Es sind diese und andere Sommernachtsphantasien, die heute und hier im Mittelpunkt der Ausstellung stehen. Immer wieder kreisen sie um ein zentrales Thema: um die Liebe und den Eros, jene Triebkraft des Lebens, die auch den Ursprung allen künstlerischen Schaffens darstellt, so heißt es, oder die Wurzel aller Kunst, die laut Picasso „niemals keusch“ sein kann. Schon immer hat das Erotische eine große Anziehungskraft auf die Kunstschaffenden ausgeübt – und auch hier präsentiert es sich als Inspirationsquelle für vielfältige Bild oder Skulptur gewordene Imaginationen, die über das rein Körperliche hinausweisen. Für jeden ist das Erotische oder Schöne einer Sommernachtsphantasie etwas anderes, einmal ist es das Verhüllte oder Unverhüllte, dann wieder das Eindeutige oder Mehrdeutige, das Abwesende oder Anwesende. Jeder verbindet andere Phantasien mit diesem nur schwer fassbaren Phänomen. Und jeder betrachtet es aus einer anderen Perspektive und mit anderen Gefühlen: mal erheitert oder geschockt, mal angezogen oder abgestoßen, mal angeregt und sensibilisiert.
Mit vielen Formen und Erscheinungen des Eros setzen sich die Künstler in ihren Sommernachtsphantasien auseinander: Sie thematisieren die erotische Sphäre von Versuchung und Vereinigung, von Wunschvorstellung und Verlangen, von Liebe, Leidenschaft und Lust und vielem mehr. So spiegeln sie in ihren vorwiegend figürlichen Darstellungen etwas Abstraktes, etwas Unsichtbares. Sie zeigen etwas, das in seiner Gesamtheit nur andeutungsweise zu erfassen ist: eine bestimmte Stimmung und Atmosphäre, eine gewisse Spannung, die Anziehungskraft des Anderen. Es sind „verkörperte“ Phantasien, die ihrerseits wieder zu neuen Imaginationen führen und darüber hinaus den Betrachter auf sich selbst verweisen.

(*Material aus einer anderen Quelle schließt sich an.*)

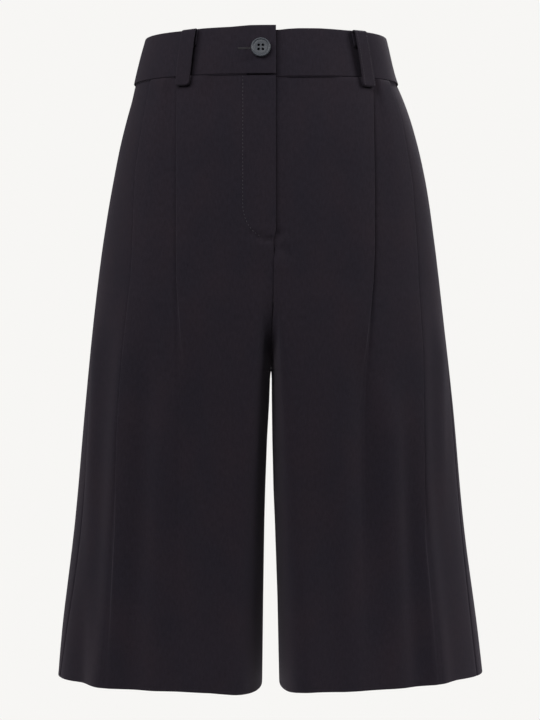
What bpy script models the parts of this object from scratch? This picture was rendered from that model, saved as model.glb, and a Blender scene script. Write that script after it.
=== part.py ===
"""Bermuda shorts in dark suiting, filled out and hollow, held at the waist.

Frame: the origin is the centre of the waist ring at mid-height of the waistband.
+Z is up, the front faces -Y, and the wearer's left is +X.
All sizes below are in millimetres; meshes are written in metres.
"""
import math

import bmesh
import bpy
import numpy as np
from mathutils import Matrix, Vector

MM = 0.001

# Driving sizes ---------------------------------------------------------------
CLOTH = 1.0              # wall of the suiting panels
BAND_WALL = 2.4          # waistband: shell, interfacing and inner half
SEAM_GAP = 0.3           # between neighbouring pieces
BAND_TOP = 22.0
BAND_BOTTOM = -22.0
BAND_LIFT = 1.0          # middle of the band wall, out from the panels' middle
HEM = -592.5
CROTCH = -295.0
INSEAM_Y = 6.0
FRONT_RISE_CURVE = 92.0  # height over which the front rise seam curves under
BACK_RISE_CURVE = 76.0
RISE_POWER = 2.7         # how late the rise turns under
HEM_LINE_START = -450.0  # below this the rows settle to the hem's own line
LEFT_END_DROP = 2.6      # the under end of the waist sits this much lower

# Half sections of the body. Distances are from x = 0 outward to that side.
BODY_COLUMNS = ("z", "side_right", "side_left", "front", "back", "widest",
                "seam_right", "seam_left", "front_power", "back_power")
BODY_ROWS = (
    (22, 117.3, 109.5, -90, 84, 0, 3, 3, 2.05, 2.15),
    (-22, 128.4, 121.0, -96, 92, 0, 3, 3, 2.05, 2.20),
    (-36, 131.6, 127.2, -97, 96, 2, 5, 5, 2.05, 2.20),
    (-55, 137.0, 134.3, -98.5, 101, 5, 8, 8, 2.08, 2.25),
    (-74, 142.0, 140.0, -100, 106, 7, 11, 10, 2.10, 2.25),
    (-112, 150.1, 149.0, -102, 114, 12, 14, 13, 2.10, 2.30),
    (-170, 160.2, 158.0, -104, 122, 17, 13, 12, 2.10, 2.30),
    (-247, 170.2, 167.4, -104, 122, 23, -2, 3, 2.10, 2.25),
    (-324, 178.2, 176.4, -102, 118, 28, -12, 1, 2.05, 2.20),
    (-441, 189.0, 187.4, -97, 116, 32, -11, 2, 2.00, 2.10),
    (-558, 202.6, 202.2, -93, 115, 33, 0, -5, 2.00, 2.10),
    (HEM, 205.4, 206.0, -92, 115, 32, 7, -5, 2.00, 2.10),
)

# Inner side of each leg: its outer face from x = 0, and the round shoulders where
# the front and back turn into the inner wall.
INNER_COLUMNS = ("z", "inner_right", "inner_left", "front_shoulder", "back_shoulder")
INNER_ROWS = (
    (22, -1.85, 2.15, 0, 0),
    (-175, -3.35, 3.65, 0, 0),
    (-203, -3.35, 3.65, 2, 0),
    (-230, -3.00, 3.30, 8, 8),
    (-265, -1.85, 2.15, 12, 20),
    (-295, -0.85, 1.15, 15, 30),
    (-303, -0.10, 1.60, 16, 32),
    (-325, 0.7, 1.7, 18, 35),
    (-362, 2.8, 2.2, 21, 40),
    (-410, 4.6, 3.3, 25, 43),
    (-440, 5.4, 4.6, 27, 45),
    (-478, 6.0, 5.9, 30, 47),
    (-516, 6.6, 7.2, 34, 49),
    (HEM, 7.5, 8.8, 38, 52),
)
SHOULDER_POWER = 2.5
CROTCH_POWER = 3.0       # how late the cloth turns in towards the rise seam
SEAM_TURN = 8.0          # depth from which the rise seam's edges lie side by side

# Height of the hem above HEM at distances from x = 0, uneven as worn.
HEM_LINE = {
    "right": ((18, -2.0), (32, -1.8), (55, -0.2), (98, 0.3), (139, 0.6), (180, 1.6), (206, 1.8)),
    "left": ((18, -1.2), (28, 0.0), (46, 0.6), (68, 0.4), (107, 2.0), (139, 2.9), (178, 5.2),
             (206, 4.6)),
}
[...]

In diesem Sinne treten auch hier die Kunst und die Erotik gemeinsam auf: „als große Verführer“ (wie es einmal in einem anderen Zusammenhang hieß), die den Menschen zu sich selbst verführen können: zu seinen eigenen Phantasien, zu individuellen Visionen von einer oder mehreren Sommernächten.